----- Data -----

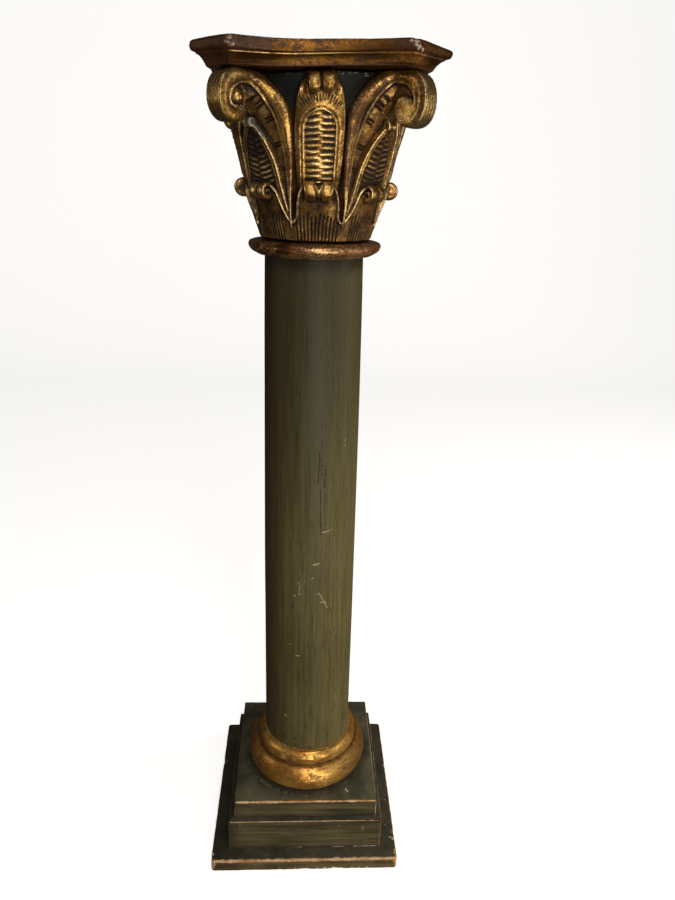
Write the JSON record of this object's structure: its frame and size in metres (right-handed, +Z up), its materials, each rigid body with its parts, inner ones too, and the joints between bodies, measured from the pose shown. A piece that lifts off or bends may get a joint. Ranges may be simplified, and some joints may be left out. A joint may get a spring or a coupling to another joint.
{
  "type": "classical column",
  "caption": "Painted wooden display column on a stepped square plinth, with gilt turned base, plain tapering shaft, carved gilt leaf-and-scroll capital and moulded abacus with cut corners.",
  "frame": {"origin": "centre of the underside of the plinth, on the floor", "axes": "+Z up along the shaft, -Y out of the front of the plinth, +X to the right seen from the front"},
  "size_m": [0.2942, 0.2968, 1.1617],
  "materials": {
    "plinth_paint": "dark green-black paint, satin, worn to bare wood along the edges",
    "shaft_paint": "olive grey paint brushed lengthwise, satin, finely cracked",
    "base_gilding": "antique gilding over red clay, rubbed",
    "ring_gilding": "red-brown clay with rubbed gilding",
    "capital_gilding": "antique gilding over red clay, dark in the hollows",
    "abacus_gilding": "dulled gilding over red-brown clay"
  },
  "bodies": {
    "root": {"plinth_slab": "plinth_paint", "plinth_block": "plinth_paint", "plinth_step": "plinth_paint", "base_moulding": "base_gilding", "shaft": "shaft_paint", "necking_ring": "ring_gilding", "capital": "capital_gilding", "abacus": "abacus_gilding"}
  },
  "joints": []
}
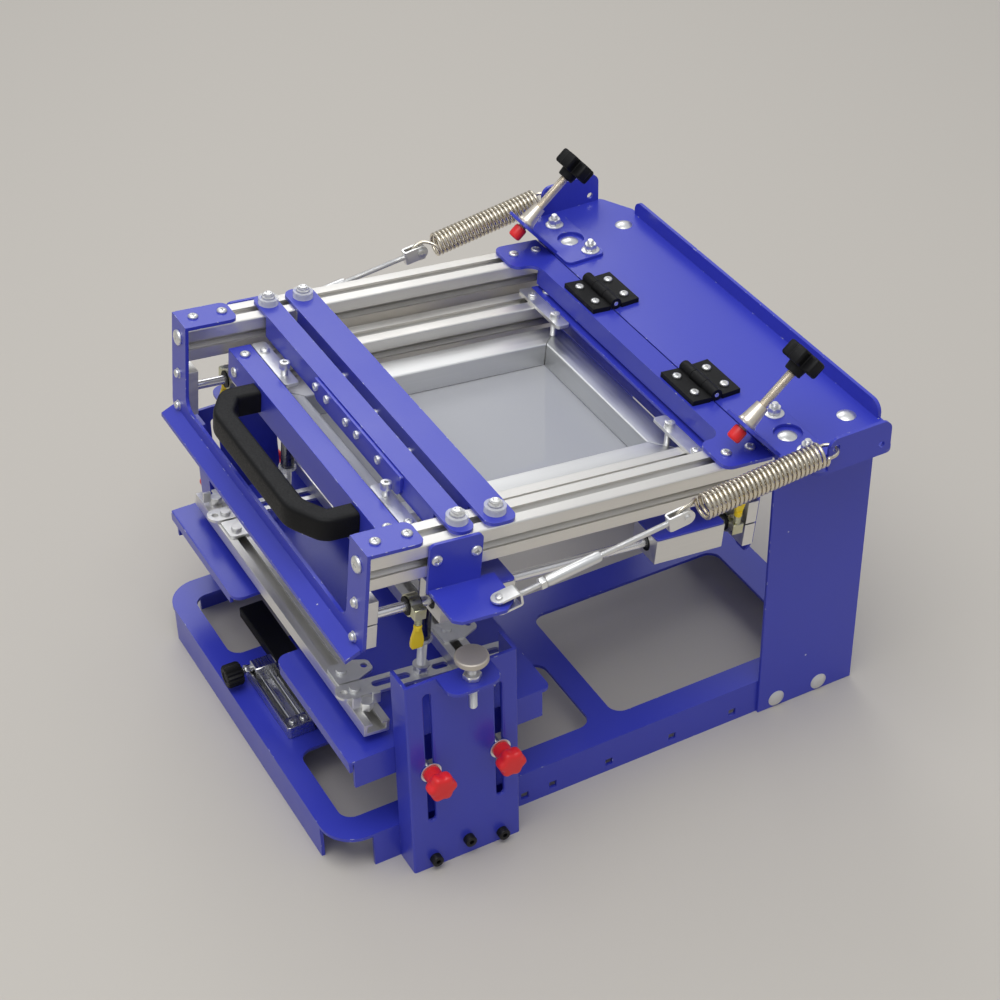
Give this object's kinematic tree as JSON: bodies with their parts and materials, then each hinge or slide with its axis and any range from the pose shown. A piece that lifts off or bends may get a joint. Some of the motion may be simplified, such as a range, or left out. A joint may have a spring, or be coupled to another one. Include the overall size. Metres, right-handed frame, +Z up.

-----

● Short problem:
Return every entry verbatim.

● Response to this task:
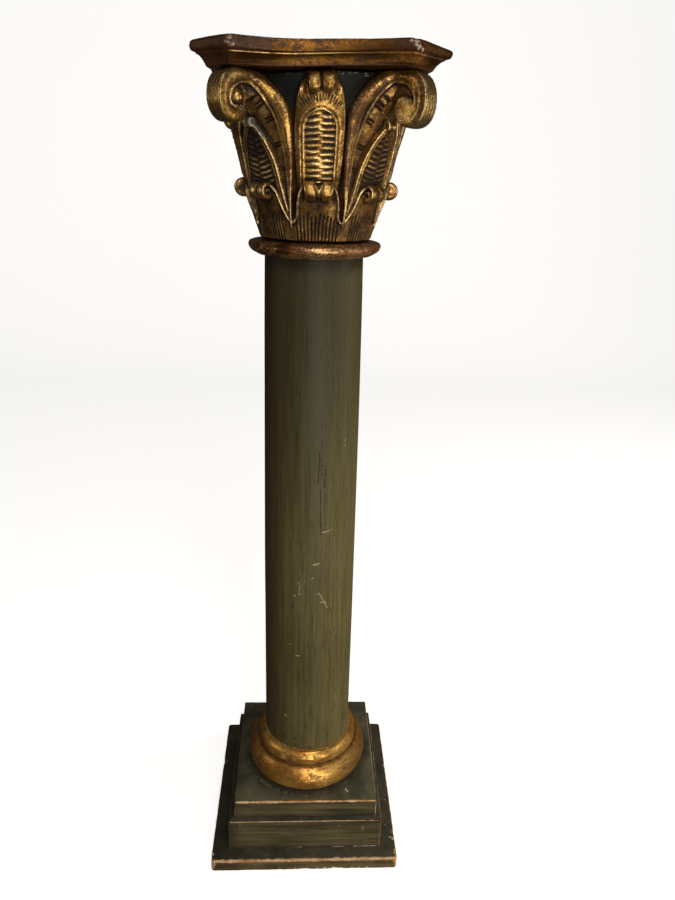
Write the JSON record of this object's structure: its frame and size in metres (right-handed, +Z up), its materials, each rigid body with its parts, inner ones too, and the joints between bodies, measured from the pose shown. A piece that lifts off or bends may get a joint. Ranges may be simplified, and some joints may be left out. A joint may get a spring or a coupling to another joint.
{
  "type": "classical column",
  "caption": "Painted wooden display column on a stepped square plinth, with gilt turned base, plain tapering shaft, carved gilt leaf-and-scroll capital and moulded abacus with cut corners.",
  "frame": {"origin": "centre of the underside of the plinth, on the floor", "axes": "+Z up along the shaft, -Y out of the front of the plinth, +X to the right seen from the front"},
  "size_m": [0.2942, 0.2968, 1.1617],
  "materials": {
    "plinth_paint": "dark green-black paint, satin, worn to bare wood along the edges",
    "shaft_paint": "olive grey paint brushed lengthwise, satin, finely cracked",
    "base_gilding": "antique gilding over red clay, rubbed",
    "ring_gilding": "red-brown clay with rubbed gilding",
    "capital_gilding": "antique gilding over red clay, dark in the hollows",
    "abacus_gilding": "dulled gilding over red-brown clay"
  },
  "bodies": {
    "root": {"plinth_slab": "plinth_paint", "plinth_block": "plinth_paint", "plinth_step": "plinth_paint", "base_moulding": "base_gilding", "shaft": "shaft_paint", "necking_ring": "ring_gilding", "capital": "capital_gilding", "abacus": "abacus_gilding"}
  },
  "joints": []
}
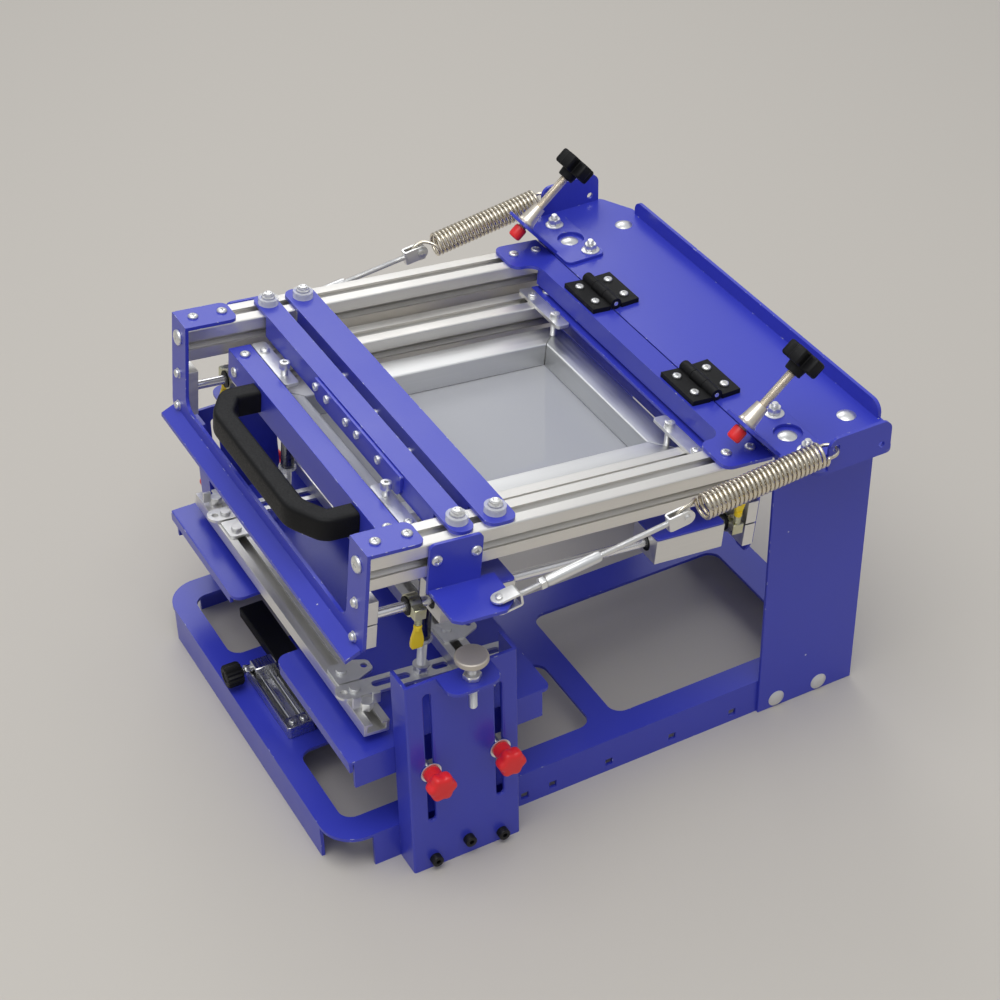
Give this object's kinematic tree as JSON: bodies with their parts and materials, then each hinge or slide with its axis and any range from the pose shown. A piece that lifts off or bends may get a joint. Some of the motion may be simplified, such as a range, or left out. A joint may have a spring, or be coupled to another one. Include the overall size. Metres, right-handed frame, +Z up.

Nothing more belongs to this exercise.